/---
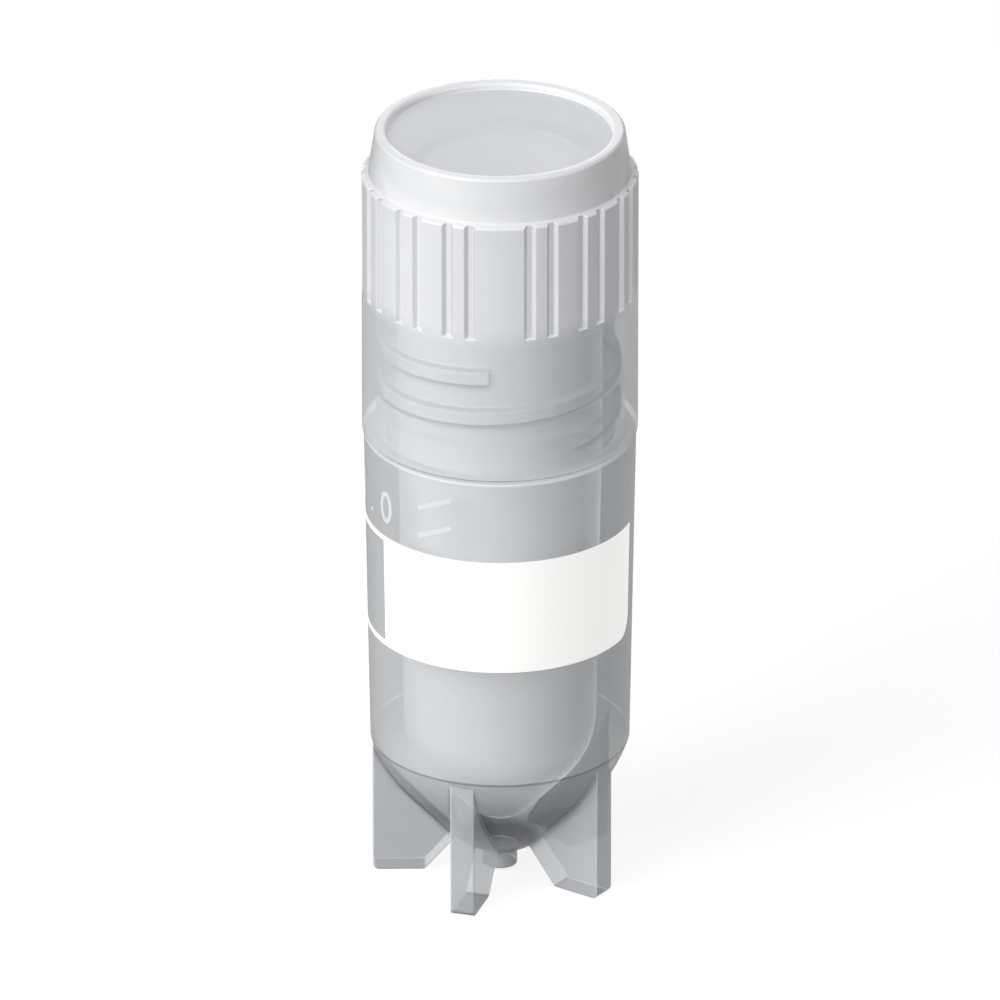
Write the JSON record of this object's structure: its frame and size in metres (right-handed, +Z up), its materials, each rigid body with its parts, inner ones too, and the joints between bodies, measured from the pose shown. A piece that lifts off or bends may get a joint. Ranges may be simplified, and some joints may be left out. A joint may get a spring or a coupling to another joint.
{
  "type": "cryovial",
  "caption": "Self-standing cryogenic storage vial with a finned foot, external screw thread, skirted grooved screw cap and sealing washer.",
  "frame": {"origin": "on the vial's axis, on the surface that its foot stands on", "axes": "+Z up along the vial's axis, from the foot to the cap; -Y is the side of the writing panel"},
  "size_m": [0.0126, 0.0126, 0.0373],
  "materials": {
    "tube_plastic": "natural polypropylene, moulded smooth, translucent",
    "cap_plastic": "natural polypropylene, moulded smooth, translucent",
    "seal_silicone": "translucent silicone rubber"
  },
  "bodies": {
    "tube": {"tube": "tube_plastic"},
    "seal": {"seal": "seal_silicone"},
    "cap": {"cap": "cap_plastic"}
  },
  "joints": [
    {"name": "cap_lift", "type": "slide", "parent": "tube", "child": "seal", "axis": [0, 0, 1], "range_m": [0, 0.0125]},
    {"name": "cap_turn", "type": "hinge", "parent": "seal", "child": "cap", "pos_m": [0, 0, 0.03], "axis": [0, 0, 1], "range_deg": [0, 2250]}
  ],
  "couplings": [
    {"joint": "cap_turn", "follows": "cap_lift", "rad_per_m": 3141.6}
  ]
}
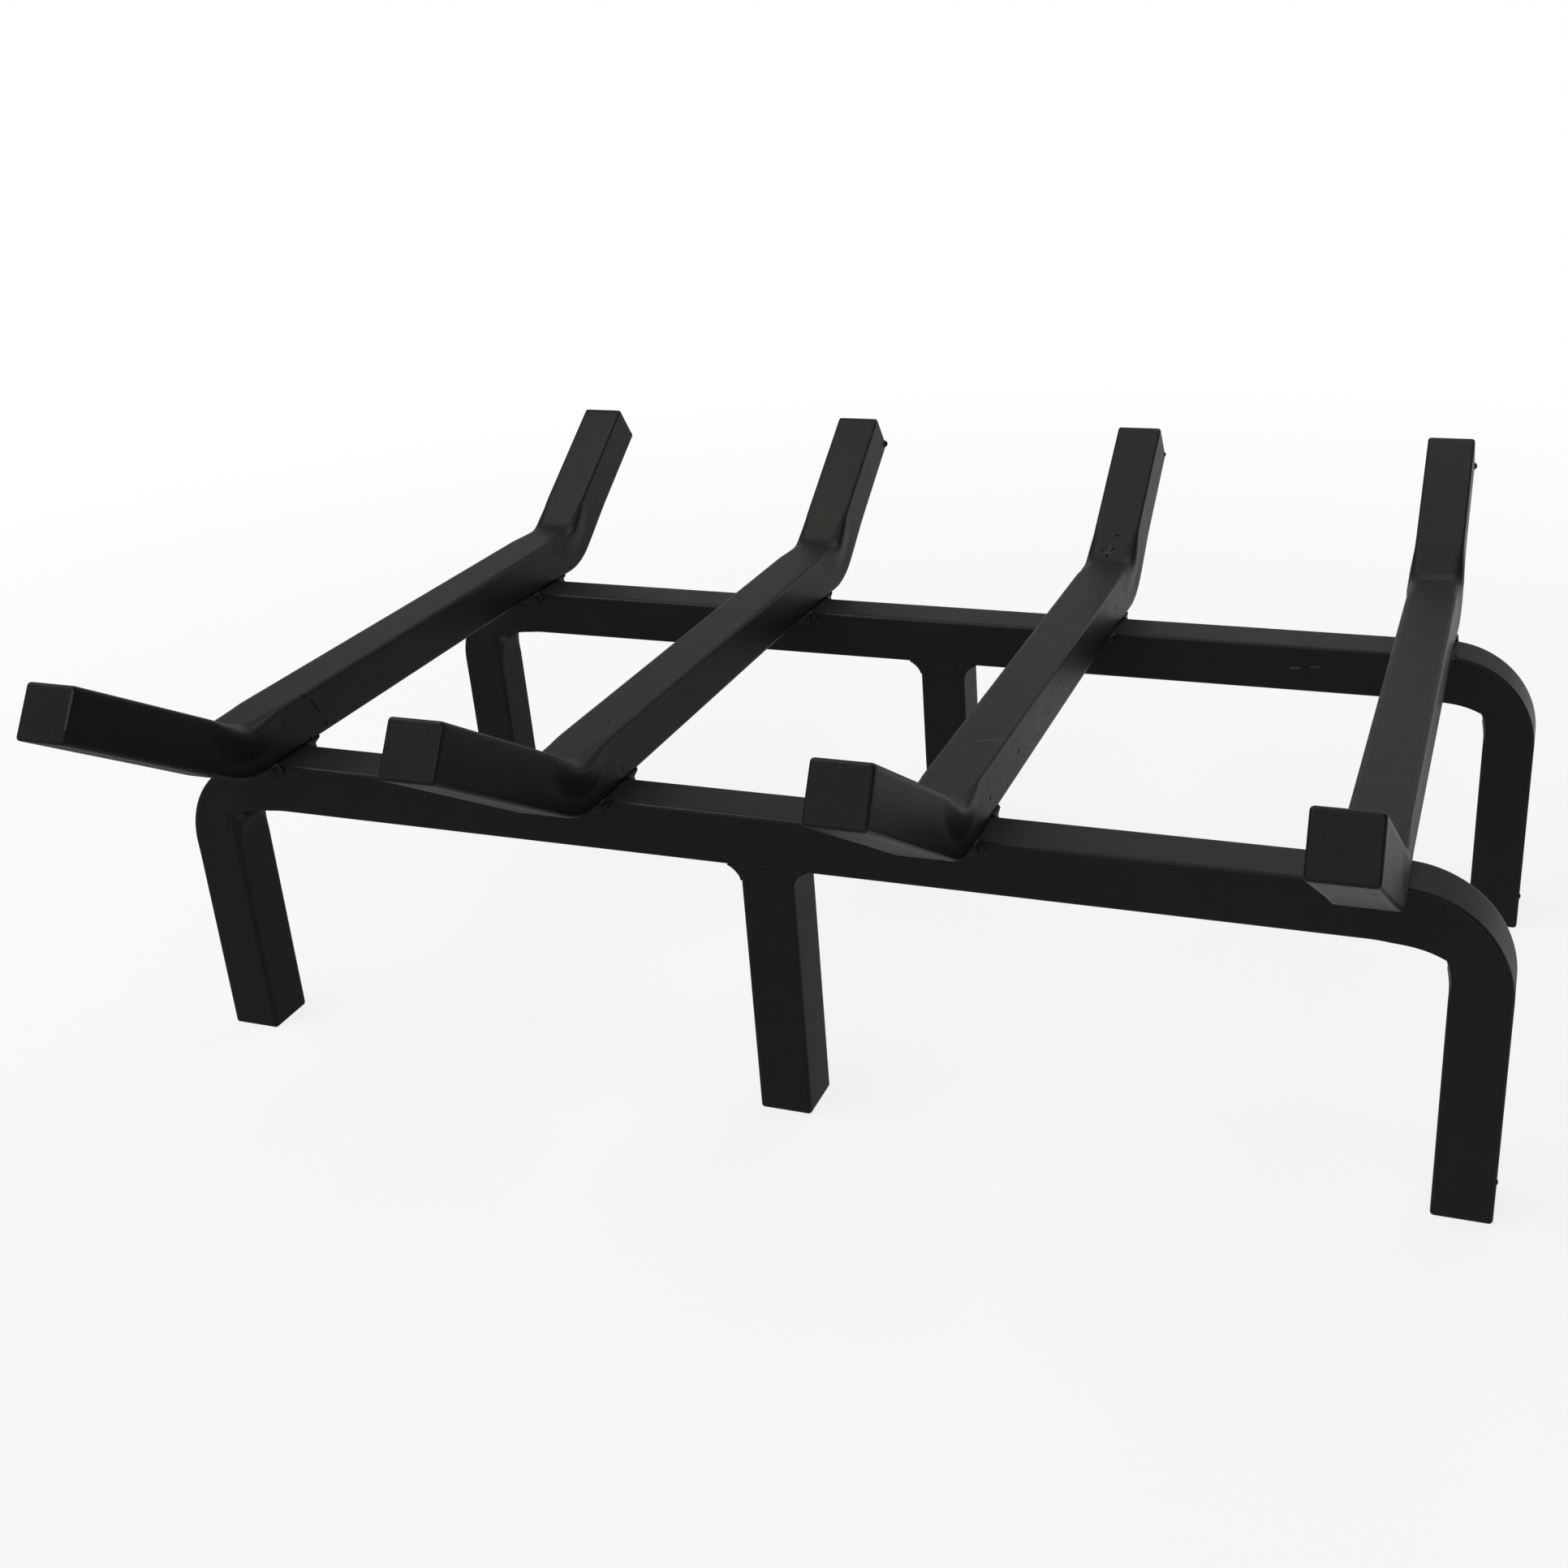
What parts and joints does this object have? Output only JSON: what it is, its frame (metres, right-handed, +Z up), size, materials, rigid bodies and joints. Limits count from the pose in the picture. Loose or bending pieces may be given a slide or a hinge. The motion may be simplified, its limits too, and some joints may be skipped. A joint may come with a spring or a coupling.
{
  "type": "log grate",
  "caption": "Free-standing hearth grate of welded square steel bar: bent rails on legs carry crosswise log bars whose upturned ends keep the logs in place.",
  "frame": {"origin": "on the hearth, midway between the two rails and between the end legs", "axes": "+X along the rails to the right, +Y from the front of the grate to its back, +Z up"},
  "size_m": [0.4726, 0.3932, 0.1785],
  "materials": {
    "black_paint": "satin black high-temperature paint on rolled steel bar, with a fine grain",
    "painted_weld": "satin black paint over rippled weld metal"
  },
  "bodies": {
    "root": {"front_rail": "black_paint", "rear_rail": "black_paint", "front_center_leg": "black_paint", "rear_center_leg": "black_paint", "log_bar_1": "black_paint", "log_bar_2": "black_paint", "log_bar_3": "black_paint", "log_bar_4": "black_paint", "weld_1_front_outer": "painted_weld", "weld_1_front_inner": "painted_weld", "weld_1_rear_outer": "painted_weld", "weld_1_rear_inner": "painted_weld", "weld_2_front_outer": "painted_weld", "weld_2_front_inner": "painted_weld", "weld_2_rear_outer": "painted_weld", "weld_2_rear_inner": "painted_weld", "weld_3_front_outer": "painted_weld", "weld_3_front_inner": "painted_weld", "weld_3_rear_outer": "painted_weld", "weld_3_rear_inner": "painted_weld", "weld_4_front_outer": "painted_weld", "weld_4_front_inner": "painted_weld", "weld_4_rear_outer": "painted_weld", "weld_4_rear_inner": "painted_weld", "weld_front_leg_left": "painted_weld", "weld_front_leg_right": "painted_weld", "weld_rear_leg_left": "painted_weld", "weld_rear_leg_right": "painted_weld"}
  },
  "joints": []
}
\---
*CHALLENGE*. Exact output of every entry is required.

*ANSWER TO THIS PROBLEM*.
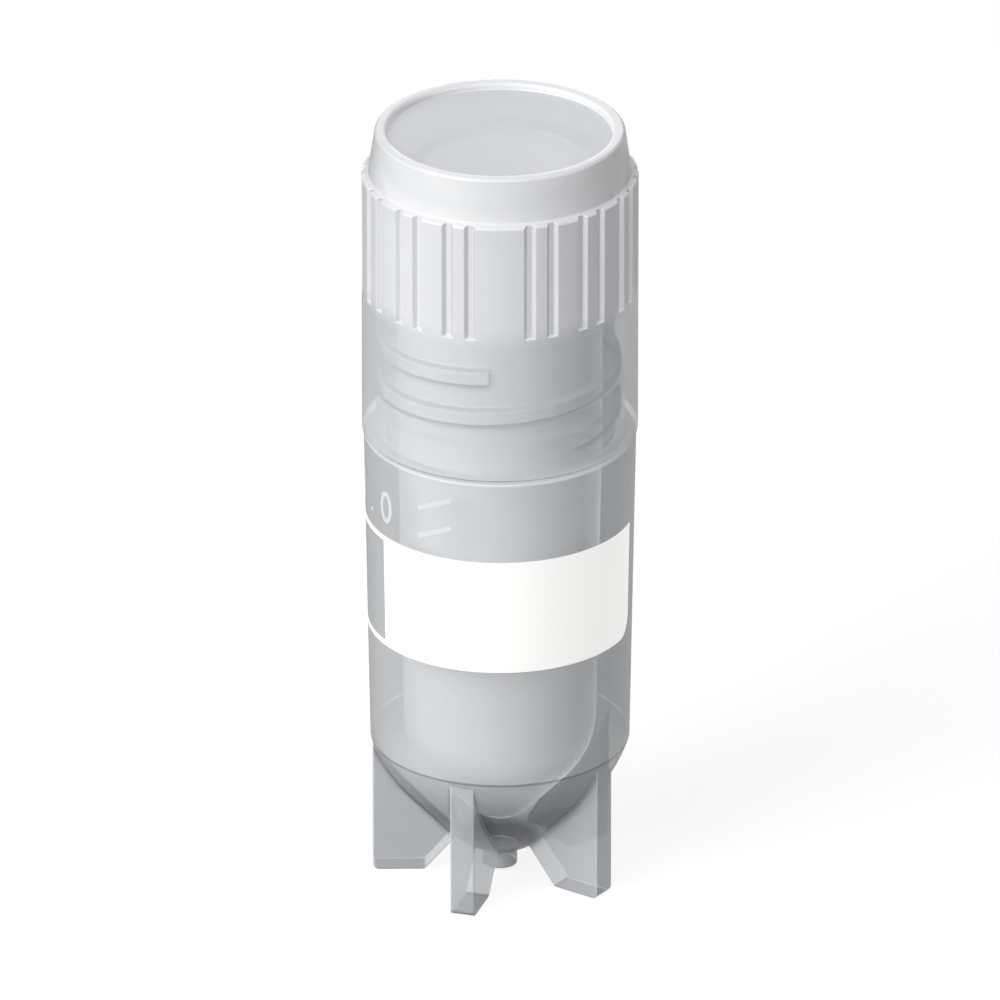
Write the JSON record of this object's structure: its frame and size in metres (right-handed, +Z up), its materials, each rigid body with its parts, inner ones too, and the joints between bodies, measured from the pose shown. A piece that lifts off or bends may get a joint. Ranges may be simplified, and some joints may be left out. A joint may get a spring or a coupling to another joint.
{
  "type": "cryovial",
  "caption": "Self-standing cryogenic storage vial with a finned foot, external screw thread, skirted grooved screw cap and sealing washer.",
  "frame": {"origin": "on the vial's axis, on the surface that its foot stands on", "axes": "+Z up along the vial's axis, from the foot to the cap; -Y is the side of the writing panel"},
  "size_m": [0.0126, 0.0126, 0.0373],
  "materials": {
    "tube_plastic": "natural polypropylene, moulded smooth, translucent",
    "cap_plastic": "natural polypropylene, moulded smooth, translucent",
    "seal_silicone": "translucent silicone rubber"
  },
  "bodies": {
    "tube": {"tube": "tube_plastic"},
    "seal": {"seal": "seal_silicone"},
    "cap": {"cap": "cap_plastic"}
  },
  "joints": [
    {"name": "cap_lift", "type": "slide", "parent": "tube", "child": "seal", "axis": [0, 0, 1], "range_m": [0, 0.0125]},
    {"name": "cap_turn", "type": "hinge", "parent": "seal", "child": "cap", "pos_m": [0, 0, 0.03], "axis": [0, 0, 1], "range_deg": [0, 2250]}
  ],
  "couplings": [
    {"joint": "cap_turn", "follows": "cap_lift", "rad_per_m": 3141.6}
  ]
}
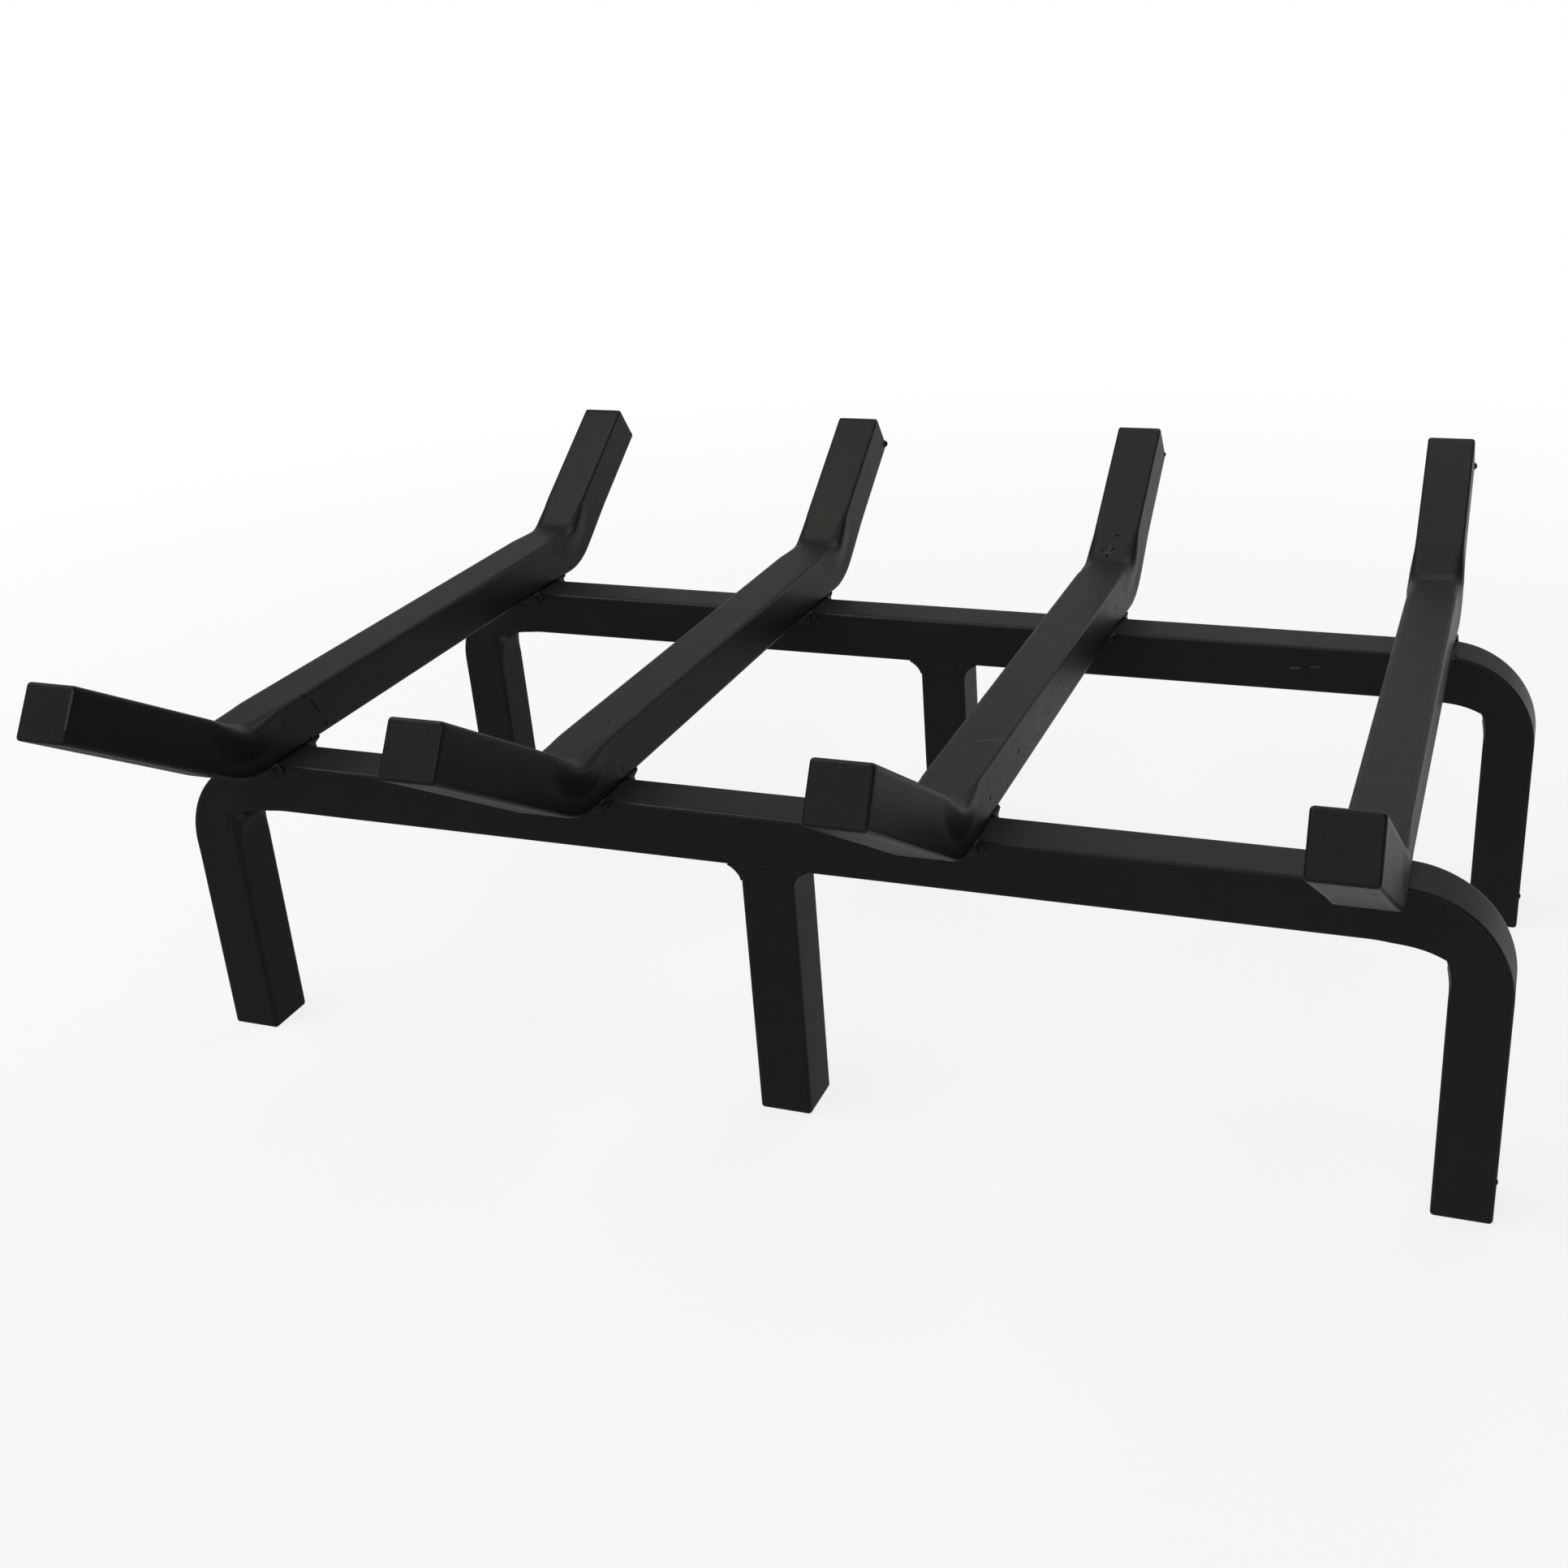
What parts and joints does this object have? Output only JSON: what it is, its frame (metres, right-handed, +Z up), size, materials, rigid bodies and joints. Limits count from the pose in the picture. Loose or bending pieces may be given a slide or a hinge. The motion may be simplified, its limits too, and some joints may be skipped. A joint may come with a spring or a coupling.
{
  "type": "log grate",
  "caption": "Free-standing hearth grate of welded square steel bar: bent rails on legs carry crosswise log bars whose upturned ends keep the logs in place.",
  "frame": {"origin": "on the hearth, midway between the two rails and between the end legs", "axes": "+X along the rails to the right, +Y from the front of the grate to its back, +Z up"},
  "size_m": [0.4726, 0.3932, 0.1785],
  "materials": {
    "black_paint": "satin black high-temperature paint on rolled steel bar, with a fine grain",
    "painted_weld": "satin black paint over rippled weld metal"
  },
  "bodies": {
    "root": {"front_rail": "black_paint", "rear_rail": "black_paint", "front_center_leg": "black_paint", "rear_center_leg": "black_paint", "log_bar_1": "black_paint", "log_bar_2": "black_paint", "log_bar_3": "black_paint", "log_bar_4": "black_paint", "weld_1_front_outer": "painted_weld", "weld_1_front_inner": "painted_weld", "weld_1_rear_outer": "painted_weld", "weld_1_rear_inner": "painted_weld", "weld_2_front_outer": "painted_weld", "weld_2_front_inner": "painted_weld", "weld_2_rear_outer": "painted_weld", "weld_2_rear_inner": "painted_weld", "weld_3_front_outer": "painted_weld", "weld_3_front_inner": "painted_weld", "weld_3_rear_outer": "painted_weld", "weld_3_rear_inner": "painted_weld", "weld_4_front_outer": "painted_weld", "weld_4_front_inner": "painted_weld", "weld_4_rear_outer": "painted_weld", "weld_4_rear_inner": "painted_weld", "weld_front_leg_left": "painted_weld", "weld_front_leg_right": "painted_weld", "weld_rear_leg_left": "painted_weld", "weld_rear_leg_right": "painted_weld"}
  },
  "joints": []
}